Also, a line number is often helpful, which is why compilers include it. Some JSON parsers omit that, which is annoying.



> Also, a line number is often helpful

That's not error data, that's (one level of) a stack trace. And you can do that in zig, but not by putting call stack data into error return codes.

The conflation between exception handling and error flagging (something that C++ did largely as a mistake, and that has been embraced by managed runtimes like Python or Java) is actually precisely what this feature is designed to untangle. Exception support actually turns out to have very non-trivial impact on the generated code, and there's a reason why languages like Rust and Zig don't include them.


> That's not error data, that's (one level of) a stack trace.

They're not talking about the stack trace, but about the common case where the error is not helpful without additional information, for example a JSON parsing library that wants to report the position (line number) in the string where the error appears.

There's no way of doing that in Zig, the best you can do is return a "ParseError" and build you own, non-standard diagnostic facilities to report detailed information though output arguments.


Another way to look at this example is that, for the parser, this is not an error.

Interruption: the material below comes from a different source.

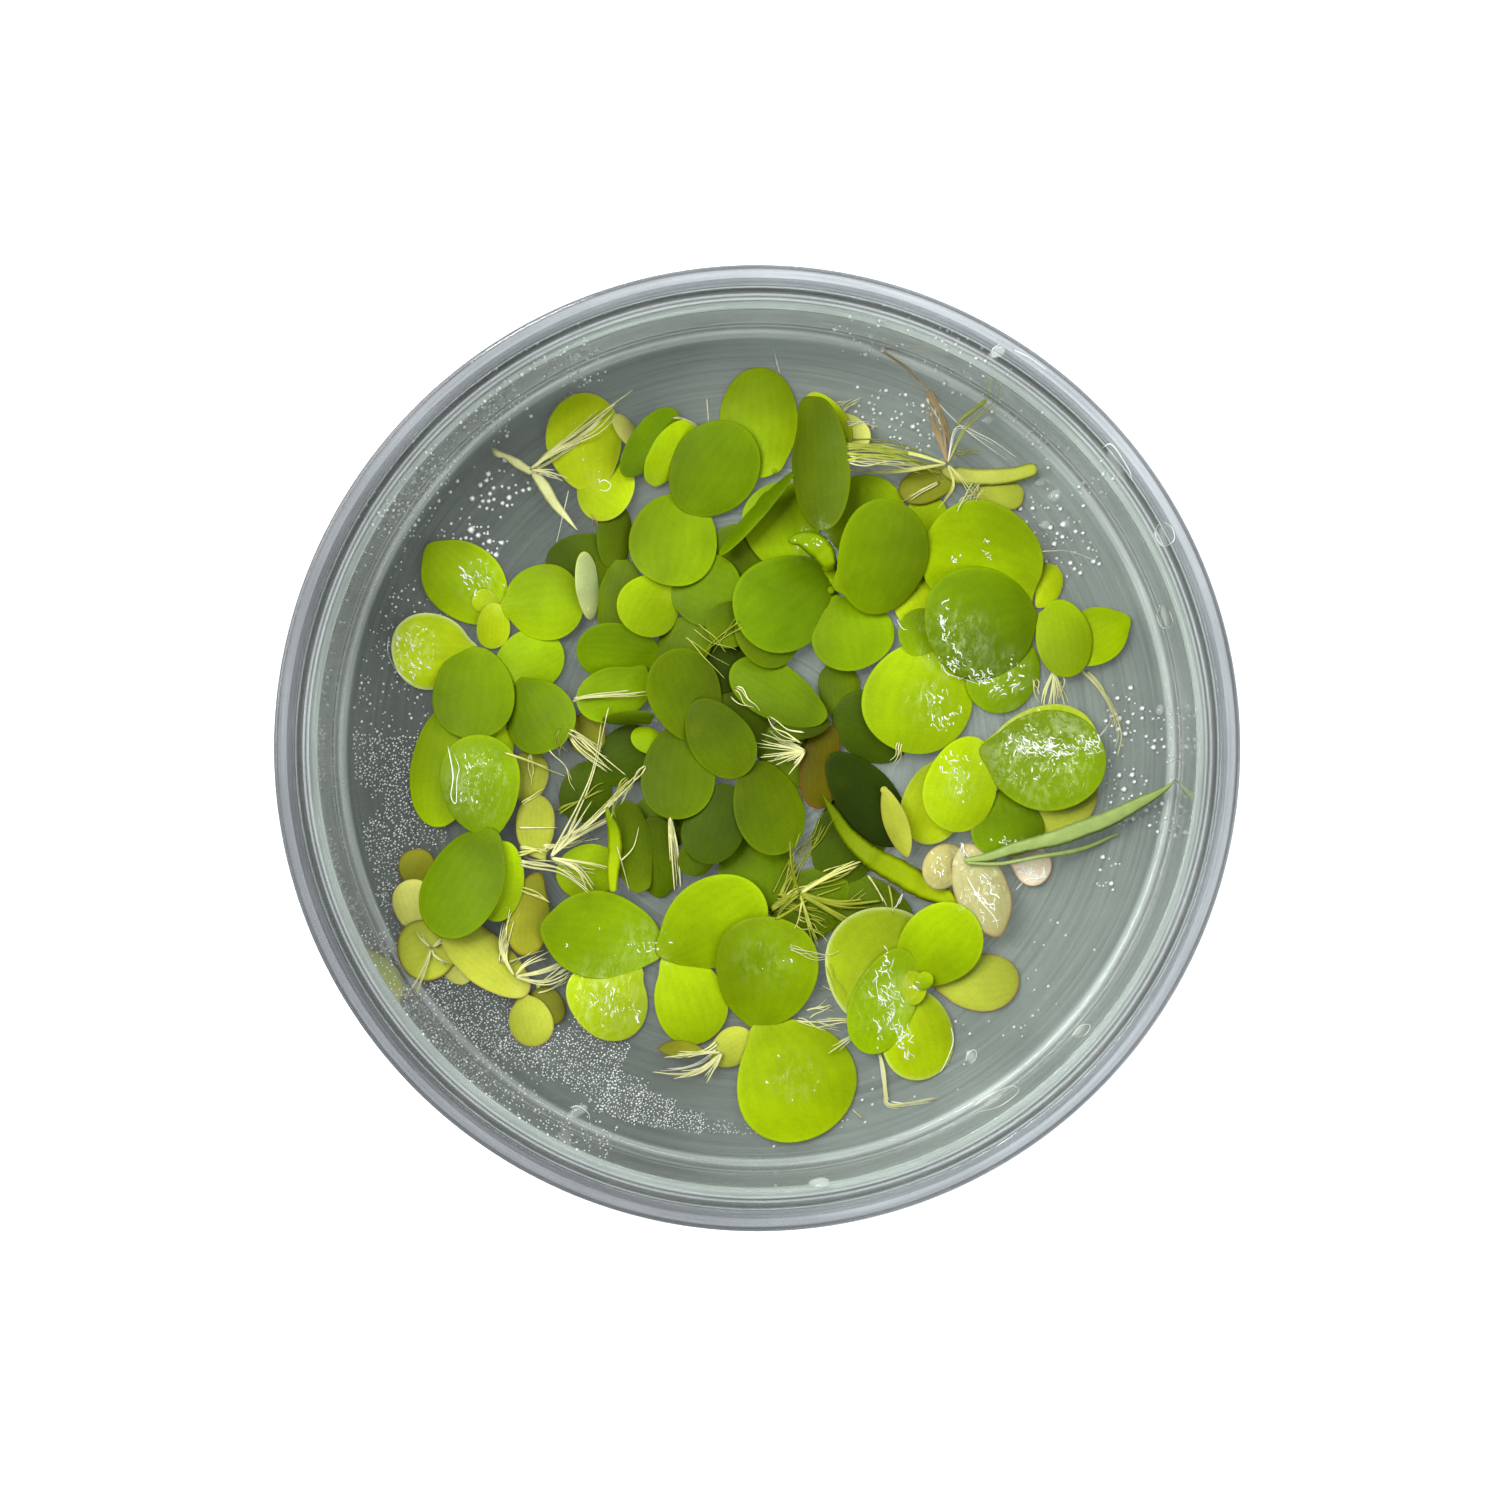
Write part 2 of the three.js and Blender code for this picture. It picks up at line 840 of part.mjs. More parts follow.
function steps(from, to, step) {
  return Array.from({ length: Math.round((to - from) / step) + 1 }, (_, i) => from + i * step);
}

// The tilt at which a frond lies lowest on the heap and on its plant's own fronds.
function settle(plan, own, crownHeight) {
  const cells = cellsUnder(plan, lay.feel);
  const leaning = Math.tan(toRadians(plan.lean));
  const sides = plan.lean ? [leaning] : steps(lay.flattest, -lay.flattest, lay.tiltStep);
  const rises = plan.lean ? lay.leaningTilts : steps(lay.flattest, lay.steepest, lay.tiltStep);
  const toMiddle = plan.middle.clone().sub(plan.crown);
  let best = { cost: Infinity };
  for (const rise of rises)
    for (const side of sides) {
      const belly = frondShape.belly * stretch({ rise, side });
      let attach = tub.floor;
      for (const cell of cells) {
        const bottom = rise * cell.along + side * cell.across - belly * cell.inward;
        attach = Math.max(attach, heights[cell.index] + lay.gap - bottom);
        if (own[cell.index] && !cell.grown) attach = Math.max(attach, own[cell.index] + lay.skin - bottom);
      }
      const middleHeight = attach + rise * toMiddle.dot(plan.ahead) + side * toMiddle.dot(plan.left);
      const tilt = rise * rise + (plan.lean ? 0 : side * side);
      const cost = middleHeight + lay.stiffness * tilt + lay.pull * Math.abs(attach - crownHeight);
      if (cost < best.cost) best = { cost, attach, rise, side };
    }
  return best;
}

// The frond's solid: a thin lens, its two faces meeting at the outline.
function frondSolid(plan, lie) {
  const { middle, outline, ahead, left, crown } = plan;
  const at = (offset, rise) => {
    const place = middle.clone().add(offset);
    const fromCrown = place.clone().sub(crown);
    const edge = edgeHeight(lie, { along: fromCrown.dot(ahead), across: fromCrown.dot(left) });
    return [place.x, place.y, edge + rise * stretch(lie)];
  };
  const count = outline.length;
  const centre = new THREE.Vector2();
  const faces = [at(centre, frondShape.dome), at(centre, -frondShape.belly)];
  const positions = [...outline.map((p) => at(p, 0)), ...faces];
  const triangles = outline.flatMap((_, i) => {
    const next = (i + 1) % count;
    return [
      [count, i, next],
      [count + 1, next, i],
    ];
  });
  return solidOf(positions, triangles);
}

// A small eight-sided bead that ties the pieces of one plant or bunch together at its crown.
function bead([x, y], low, high, radius) {
  const middle = (low + high) / 2;
  const positions = [[x, y, high]];
  for (const [dx, dy] of [[1, 0], [0, 1], [-1, 0], [0, -1]])
    positions.push([x + dx * radius, y + dy * radius, middle]);
  positions.push([x, y, low]);
  const triangles = [1, 2, 3, 4].flatMap((i) => {
    const next = (i % 4) + 1;
    return [
      [0, i, next],
      [5, next, i],
    ];
  });
  return solidOf(positions, triangles);
}

function raise(index, height) {
  heights[index] = Math.max(heights[index], height);
}

// A plant: each frond in turn settles on the heap, then the whole plant counts as part of it.
function plant({ crown, fronds }) {
  const own = new Float64Array(heights.length);
  const plans = fronds.map((frond) => frondPlan(frond, crown));
  let crownHeight = tub.floor;
  const lies = plans.map((plan, i) => {
    const lie = settle(plan, own, i ? crownHeight : tub.floor);
    crownHeight = lie.attach;
    for (const cell of cellsUnder(plan, 0))
      own[cell.index] = Math.max(own[cell.index], topHeight(lie, cell));
    return lie;
  });
  plans.forEach((plan, i) => {
    for (const cell of cellsUnder(plan, lay.margin)) raise(cell.index, topHeight(lies[i], cell));
  });
  const attaches = lies.map((lie) => lie.attach);
  const low = Math.min(...attaches) - frondShape.beadBelow;
  const high = Math.max(...attaches) + frondShape.beadAbove;
  const solids = plans.map((plan, i) => frondSolid(plan, lies[i]));
  return joined([bead(crown, low, high, frondShape.beadRadius), ...solids]);
}

// A strand in plan, in fine steps, with the height that clears the heap at each step.
function strandPlan(crown, places, radius) {
  const points = [crown, ...places].map(([x, y]) => new THREE.Vector3(x, y, 0));
  const curve = new THREE.CatmullRomCurve3(points);
  const count = Math.ceil(curve.getLength() / lay.fine);
  const path = curve.getSpacedPoints(count);
  const around = radius + lay.margin / 2;
  for (const point of path) {
    point.z = tub.floor + lay.gap + radius;
    const low = new THREE.Vector2(point.x - around, point.y - around);
    const high = new THREE.Vector2(point.x + around, point.y + around);
    eachCell(low, high, (index) => {
      point.z = Math.max(point.z, heights[index] + lay.gap + radius);
    });
  }
  return path;
}

// Lifts each step until the strand is nowhere steeper than a root bends.
function ease(path) {
  const drop = rootShape.slope * lay.fine;
  for (let i = 1; i < path.length; i++) path[i].z = Math.max(path[i].z, path[i - 1].z - drop);
  for (let i = path.length - 2; i >= 0; i--) path[i].z = Math.max(path[i].z, path[i + 1].z - drop);
}

// The few sections that the strand's solid is made of, each as high as the highest step beside it.
function sectionsOf(path) {
  const count = Math.max(2, Math.round(((path.length - 1) * lay.fine) / rootShape.step));
  const every = (path.length - 1) / count;
  return Array.from({ length: count + 1 }, (_, i) => {
    const at = Math.round(i * every);
    const from = Math.max(0, Math.floor(at - every));
    const near = path.slice(from, Math.ceil(at + every) + 1);
    return new THREE.Vector3(path[at].x, path[at].y, Math.max(...near.map((p) => p.z)));
  });
}

// The strand's solid: a three-sided thread that thins towards its tip.
function strandSolid(sections, radius, roll) {
  const last = sections.length - 1;
  const corners = [90, 210, 330].map((turn) => toRadians(turn + roll));
  const positions = sections.slice(0, last).flatMap((point, i) => {
    const ahead = sections[i + 1].clone().sub(sections[Math.max(0, i - 1)]).setZ(0).normalize();
    const thin = radius * (1 - (rootShape.taper * i) / last);
    return corners.map((turn) => [
      point.x - ahead.y * Math.cos(turn) * thin,
      point.y + ahead.x * Math.cos(turn) * thin,
      point.z + Math.sin(turn) * thin,
    ]);
  });
  positions.push(sections[last].toArray());
  const tip = positions.length - 1;
  const triangles = [[2, 1, 0]];
  for (let i = 0; i < last; i++)
    for (const k of [0, 1, 2]) {
      const [a, b] = [3 * i + k, 3 * i + ((k + 1) % 3)];
      if (i === last - 1) triangles.push([a, b, tip]);
      else triangles.push([a, b, b + 3], [a, b + 3, a + 3]);
    }
  return solidOf(positions, triangles);
}

// A bunch of roots: its strands start at one height, then the whole bunch counts as part of the heap.
function bunch({ crown, radius, strands }) {
  const paths = strands.map((places) => strandPlan(crown, places, radius));
  const start = Math.max(...paths.map((path) => path[0].z));
  const solids = [bead(crown, start - radius, start + radius, radius * rootShape.bead)];
  const laid = paths.map((path, i) => {
    path[0].z = start;
    ease(path);
    const sections = sectionsOf(path);
    sections[0].z = start;
    for (const section of sections) section.z += i * rootShape.lift;
    solids.push(strandSolid(sections, radius, i * rootShape.roll));
    return sections;
  });
  for (const sections of laid)
    for (let i = 0; i + 1 < sections.length; i++) {
      const count = Math.ceil(sections[i].distanceTo(sections[i + 1]) / lay.fine);
      for (let k = 0; k <= count; k++) {
        const point = sections[i].clone().lerp(sections[i + 1], k / count);
        const around = new THREE.Vector2(radius + lay.margin, radius + lay.margin);
        const low = new THREE.Vector2(point.x, point.y).sub(around);
        const high = new THREE.Vector2(point.x, point.y).add(around);
        eachCell(low, high, (index) => raise(index, point.z + radius));
      }
    }
  return joined(solids);
}

function material(colour, roughness, extra = {}) {
  return new THREE.MeshStandardMaterial({ color: colour, roughness, metalness: 0, ...extra });
}

function named(name, geometry, finish) {
  const mesh = new THREE.Mesh(geometry, finish);
  mesh.name = name;
  return mesh;
}

const bowl = new THREE.Group();
bowl.name = "bowl_of_giant_duckweed";
bowl.add(named("tub", tubGeometry(), material(colours.tub, 0.15, { transparent: true, opacity: 0.4 })));
for (const entry of heap) {
  const piece = entry.fronds ? plant(entry) : bunch(entry);
  const finish = material(colours[entry.tint ?? "roots"], entry.fronds ? 0.4 : 0.55);
  bowl.add(named(entry.name, geometryOf(piece), finish));
}

export default bowl;
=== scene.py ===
# A shallow round tub of clear, smoke-grey plastic with a wet heap of giant duckweed in it.
# Tables are in millimetres, places in the photograph are in its pixels, and meshes are in metres.

import bpy
import numpy as np
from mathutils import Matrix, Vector
from mathutils.bvhtree import BVHTree


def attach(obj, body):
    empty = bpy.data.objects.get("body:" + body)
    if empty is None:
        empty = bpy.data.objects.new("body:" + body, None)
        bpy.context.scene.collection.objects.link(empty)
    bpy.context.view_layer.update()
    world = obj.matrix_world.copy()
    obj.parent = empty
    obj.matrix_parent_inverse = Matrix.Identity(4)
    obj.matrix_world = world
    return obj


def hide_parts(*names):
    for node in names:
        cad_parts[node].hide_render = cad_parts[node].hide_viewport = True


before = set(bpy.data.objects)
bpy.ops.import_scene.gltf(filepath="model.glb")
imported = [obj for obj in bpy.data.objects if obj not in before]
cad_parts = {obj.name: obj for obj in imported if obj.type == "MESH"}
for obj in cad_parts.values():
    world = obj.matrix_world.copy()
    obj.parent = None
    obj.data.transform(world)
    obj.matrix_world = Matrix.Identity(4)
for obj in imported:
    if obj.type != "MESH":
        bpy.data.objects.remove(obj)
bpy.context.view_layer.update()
rng = np.random.default_rng(11)
mm = 0.001

photo = {
    "size": 1512,
    "middle": (757, 748),  # of the heap, in pixels
    "millimetres": 0.0972,  # to a pixel, at the height of the heap
}
camera = {
    "height": 320.0,
    "across": -0.1,
    "up": -0.74,
    "lens": 76.8,
    "sensor": 36.0,
    "sight": (0.01, 10),  # from and to, in metres
}


def linear(colour):  # 0 to 255 as on a screen, into linear light
    return (np.array(colour, float) / 255) ** 2.2


def inHeap(places):  # pixels into millimetres at the height of the heap
    offset = np.asarray(places, float) - photo["middle"]
    return offset * photo["millimetres"] * (1, -1)


def rayThrough(pixel):  # from the lens through a pixel: a start and a direction
    across, down = (np.asarray(pixel, float) - photo["size"] / 2) / photo["size"]
    start = Vector((camera["across"], camera["up"], camera["height"]))
    along = camera["lens"] / camera["sensor"]
    return start, Vector((across, -down, -along)).normalized()


def ramp(values, low, high):  # 0 under low, 1 over high, smooth between
    t = np.clip((np.asarray(values, float) - low) / (high - low), 0, 1)
    return t * t * (3 - 2 * t)


def mixed(first, second, share):  # colours from first to second, by share
    share = np.asarray(share, float)[..., None]
    return np.asarray(first) * (1 - share) + np.asarray(second) * share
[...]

The parser is doing its job correctly, providing an accurate interpretation of its input, and for the parser, this is qualitatively different from something that prevents it doing its job (say, running out of memory).


At the next level up, though, there might be code that expects to be able to read a JSON config file at a certain location, and if it fails, it’s reasonable to report which file it tried to read, the line number, and what the error was.


Sure, but that's a different level with different considerations. The JSON parser shouldn't care about things like ‘files’ with ‘locations’; maybe it's running on some little esp8266 device that doesn't have such things.